Step 6 - Rubber Rand
A typical quality hallmark of LOWA is the rubber protective edging, or "rand", that is mounted separately.The rand is part of the board lasted manufacturing method although not all board-lasted boots have a rand. The LOWA Desert Elite and LOWA Elite Evo do not have a rand and obviously, in these instances, this step is skipped.
The rand is a rubber strip that runs around the boot, often over the divide between the outsole and the upper material. This strip plays a vital role in the durability of outdoor footwear, protecting the edges of the leather from moisture and damage. LOWA rands are mounted separately with the precision of an expert to ensure they are perfectly fitted to the footwear.
Step 7 - Soles
LOWA almost exclusively uses rubber soles which are usually equipped with a cushioning midsole of polyurethane (PU) foam. As with the shaped and cemented upper, the sole of a boot must be extensively pre-treated before use. Once ready, a board-lasted boot upper will be cemented onto the footwear using a heated, chemical bonded pneumatic press.
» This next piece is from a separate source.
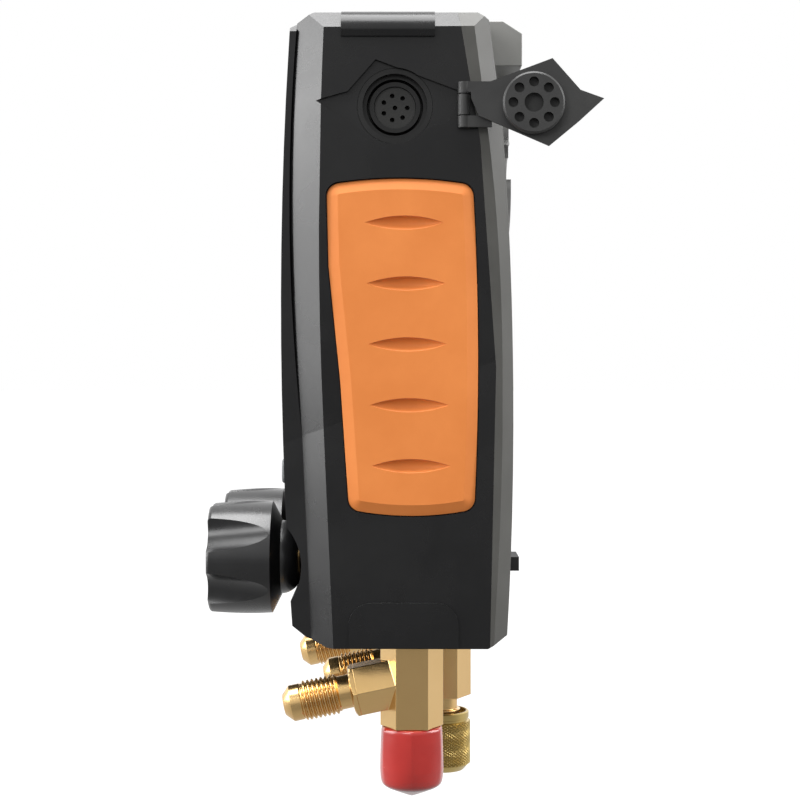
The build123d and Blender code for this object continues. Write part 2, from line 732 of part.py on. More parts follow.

The injected sole process is when the sole is moulded directly onto the lasted upper, PU is injected directly into the boot or shoe mould. Immediately after attachment, the bonds are cured in a cooling chamber to ensure the best connection and durability.
For more information on the products we offer, check out our article on sole technology.
Step 8 - Removal Of The Last
The last, which has given shape to the product during production, is then pulled out of the finished footwear. This task requires very precise handling. While it used to be done by hand, nowadays it is done with the help of dedicated machinery.
Step 9 - Finishing
During the final quality control, all footwear gets a finishing touch. Once the boot is complete, laces are threaded, footbeds inserted and product tags are attached before the footwear is packed and ready to go.
Step 10 - Packing and Shipping
Footwear is stored in the LOWA warehouse and then distributed to our customers to enjoy.